Apart from these measurable and deterministic outputs and inputs, there are certain disturbances in the plant, such as changes in steam demand by users and sensor noise, and certain uncertainties which include fuel calorific value variations, heat transfer coefficient variations, and distributed dynamics of steam generation. The plant also has few constraints, such as actuator constraints, unidirectional flow rates and drum flooding.
While models based on first principles and physical laws are available, a limited amount of work on steam and boiler modeling based on system identification exists. It would be desirable to be able to obtain a nonlinear model of steam generator plant directly from test data using the methods of system identification.

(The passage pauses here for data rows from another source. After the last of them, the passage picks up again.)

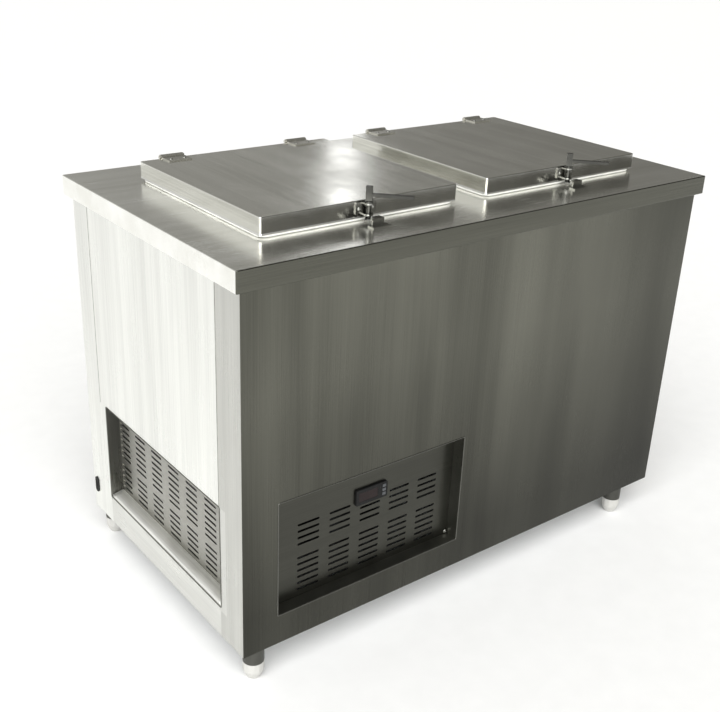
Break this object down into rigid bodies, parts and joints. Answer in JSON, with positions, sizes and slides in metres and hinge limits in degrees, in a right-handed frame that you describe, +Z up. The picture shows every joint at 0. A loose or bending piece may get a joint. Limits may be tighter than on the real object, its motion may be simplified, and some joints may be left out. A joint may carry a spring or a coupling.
{
  "type": "bulk milk tank",
  "caption": "Chest-type bulk milk cooling tank: brushed stainless cabinet on short legs, overhanging tabletop, two latched hinged lids, side and front grilles.",
  "frame": {"origin": "on the floor, under the middle of the tabletop", "axes": "+X to the right along the front, +Y to the back, +Z up"},
  "size_m": [1.2, 0.67, 0.906],
  "materials": {
    "cabinet_steel": "brushed sheet, long grain",
    "tabletop_steel": "bright brushed sheet",
    "lid_steel": "bright brushed sheet",
    "tank_steel": "smooth food-grade sheet",
    "grille_steel": "satin perforated sheet",
    "galvanised_steel": "galvanised",
    "leg_steel": "dull steel",
    "nylon_white": "moulded nylon",
    "insulation_foam": "cellular foam",
    "gasket_grey": "soft extruded seal",
    "hinge_steel": "pressed stainless",
    "latch_chrome": "bright plated",
    "copper_tube": "drawn copper, slightly dulled",
    "compressor_black": "semi-gloss black enamel",
    "fin_aluminium": "thin plain fins",
    "rubber_black": "moulded",
    "plastic_black": "fine-grained moulding",
    "plastic_grey": "fine-grained moulding",
    "window_dark": "smoked window",
    "key_grey": "rubber-touch keys",
    "screw_steel": "plated screws",
    "probe_steel": "drawn tube",
    "drain_steel": "polished pipe"
  },
  "bodies": {
    "cabinet": {"back_panel": "cabinet_steel", "base_frame": "galvanised_steel", "base_pan": "galvanised_steel", "cable_grommet": "plastic_black", "compressor": "compressor_black", "compressor_grommets": "rubber_black", "compressor_terminal_cover": "plastic_black", "condenser_coil": "fin_aluminium", "controller_housing": "plastic_black", "controller_window": "window_dark", "discharge_line": "copper_tube", "drain_pipe": "drain_steel", "drain_valve_body": "drain_steel", "electrical_box": "plastic_grey", "evaporator_coil": "copper_tube", "fan_motor": "plastic_black", "fan_shroud": "galvanised_steel", "filter_drier": "copper_tube", "front_grille": "grille_steel", "front_grille_frame": "cabinet_steel", "front_skin": "cabinet_steel", "grille_screws": "screw_steel", "hinge_bases": "hinge_steel", "hinge_pins": "hinge_steel", "inner_tank": "tank_steel", "latch_strikes": "latch_chrome", "leg_stubs": "leg_steel", "levelling_feet": "nylon_white", "liquid_line": "copper_tube", "machine_bay_liner": "galvanised_steel", "rear_posts": "cabinet_steel", "side_bottom_rail": "cabinet_steel", "side_grille": "grille_steel", "side_grille_frame": "cabinet_steel", "side_panel_left": "cabinet_steel", "side_panel_right": "cabinet_steel", "suction_line": "copper_tube", "tabletop": "tabletop_steel", "tank_insulation": "insulation_foam", "temperature_probe": "probe_steel"},
    "lid_left": {"lid_left_shell": "lid_steel", "lid_left_foam": "insulation_foam", "lid_left_liner": "tank_steel", "lid_left_gasket": "gasket_grey", "hinge_leaves_left": "hinge_steel", "latch_bracket_left": "latch_chrome"},
    "lid_right": {"lid_right_shell": "lid_steel", "lid_right_foam": "insulation_foam", "lid_right_liner": "tank_steel", "lid_right_gasket": "gasket_grey", "hinge_leaves_right": "hinge_steel", "latch_bracket_right": "latch_chrome"},
    "latch_lever_left": {"latch_lever_left": "latch_chrome"},
    "latch_lever_right": {"latch_lever_right": "latch_chrome"},
    "fan": {"fan_blade": "plastic_black"},
    "valve_handle": {"drain_valve_handle": "drain_steel"},
    "key_up": {"controller_key_up": "key_grey"},
    "key_set": {"controller_key_set": "key_grey"},
    "key_down": {"controller_key_down": "key_grey"}
  },
  "joints": [
    {"name": "lid_left_hinge", "type": "hinge", "parent": "cabinet", "child": "lid_left", "pos_m": [-0.262, 0.225, 0.8802], "axis": [-1, 0, 0], "range_deg": [0, 85]},
    {"name": "lid_right_hinge", "type": "hinge", "parent": "cabinet", "child": "lid_right", "pos_m": [0.262, 0.225, 0.8802], "axis": [-1, 0, 0], "range_deg": [0, 85]},
    {"name": "latch_left_turn", "type": "hinge", "parent": "lid_left", "child": "latch_lever_left", "pos_m": [-0.262, -0.232, 0.88], "axis": [0, 0, -1], "range_deg": [-45, 40]},
    {"name": "latch_right_turn", "type": "hinge", "parent": "lid_right", "child": "latch_lever_right", "pos_m": [0.262, -0.232, 0.88], "axis": [0, 0, -1], "range_deg": [-45, 40]},
    {"name": "fan_spin", "type": "hinge", "parent": "cabinet", "child": "fan", "pos_m": [-0.4517, 0.005, 0.2269], "axis": [1, 0, 0], "continuous": true},
    {"name": "valve_turn", "type": "hinge", "parent": "cabinet", "child": "valve_handle", "pos_m": [0.4, 0.256, 0.045], "axis": [1, 0, 0], "range_deg": [0, 90]},
    {"name": "key_up_press", "type": "slide", "parent": "cabinet", "child": "key_up", "axis": [0, 1, 0], "range_m": [0, 0.0008], "stiffness_N_per_m": 400},
    {"name": "key_set_press", "type": "slide", "parent": "cabinet", "child": "key_set", "axis": [0, 1, 0], "range_m": [0, 0.0008], "stiffness_N_per_m": 400},
    {"name": "key_down_press", "type": "slide", "parent": "cabinet", "child": "key_down", "axis": [0, 1, 0], "range_m": [0, 0.0008], "stiffness_N_per_m": 400}
  ]
}
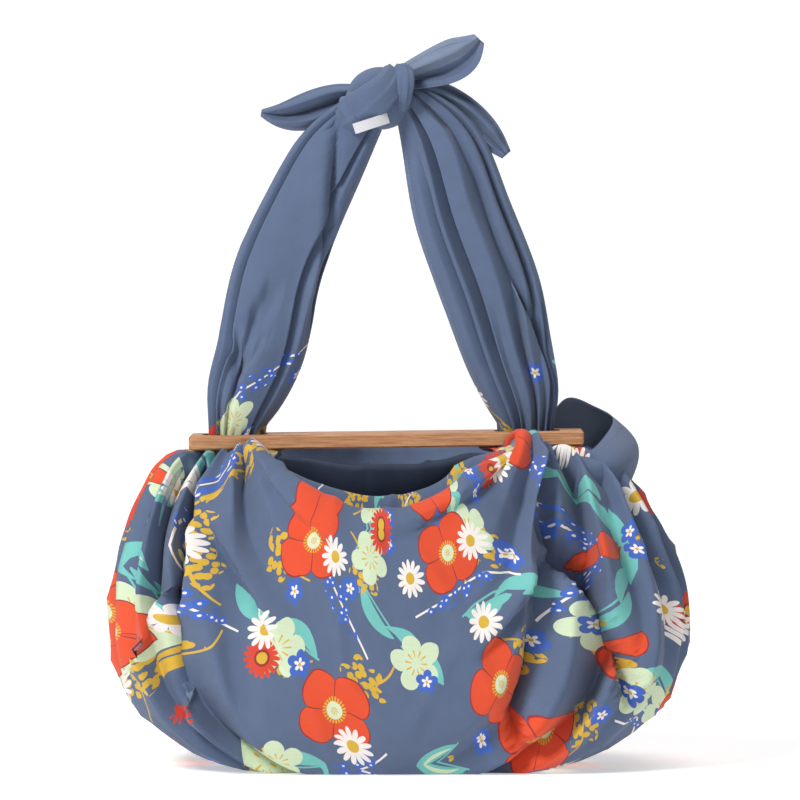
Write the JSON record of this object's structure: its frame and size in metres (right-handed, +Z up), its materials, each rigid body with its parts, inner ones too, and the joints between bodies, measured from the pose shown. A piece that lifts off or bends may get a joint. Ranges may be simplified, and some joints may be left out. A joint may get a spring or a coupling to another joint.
{
  "type": "furoshiki wrap with wooden handle bar",
  "caption": "Square cotton cloth gathered through the holes of a wooden bar into a standing bag, its ends knotted above as a handle.",
  "frame": {"origin": "on the floor under the middle of the bag's flat base", "axes": "+Z up towards the knot, -Y the front, +X the right as seen from the front, along the bar"},
  "size_m": [0.4423, 0.2265, 0.5569],
  "materials": {
    "cotton": "plain-weave cotton, dusty blue ground with a bright print",
    "wood": "light brown, fine grained, sanded",
    "tape": "blank white woven tape"
  },
  "bodies": {
    "root": {"cloth": "cotton", "bar": "wood", "label": "tape"}
  },
  "joints": []
}
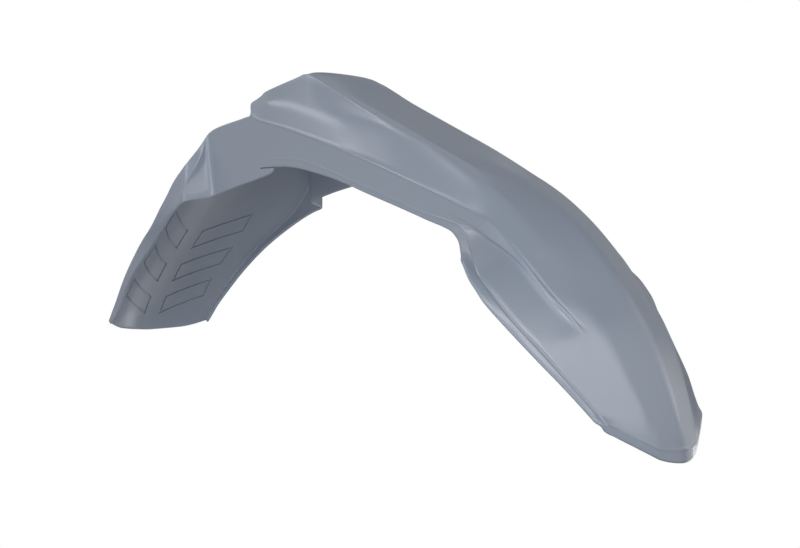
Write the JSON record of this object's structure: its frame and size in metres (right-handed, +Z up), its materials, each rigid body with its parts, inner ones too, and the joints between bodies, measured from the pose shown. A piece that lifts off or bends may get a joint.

It has been shown that the minimal parametrization described above can lead to several problems. PEM have, therefore, inherent difficulties with MIMO system identification. More recent studies have also shown that maximum likelihood criterion results in a non-convex optimization problem in which global optimization is not guaranteed. Subspace identification methods (SIM) do not need nonlinear optimization techniques, nor do these methods need to impose to the system a canonical form. Subspace methods therefore do not suffer from the inconveniences encountered in applying PEM methods to MIMO system identification. Thus, it would be desirable to make use of this advantage, modeling the linear dynamic subsystem of the Hammerstein model with a state-space model rather than polynomial models. Thus, a method for Hammerstein modeling of a steam generator plant solving the aforementioned problems is desired.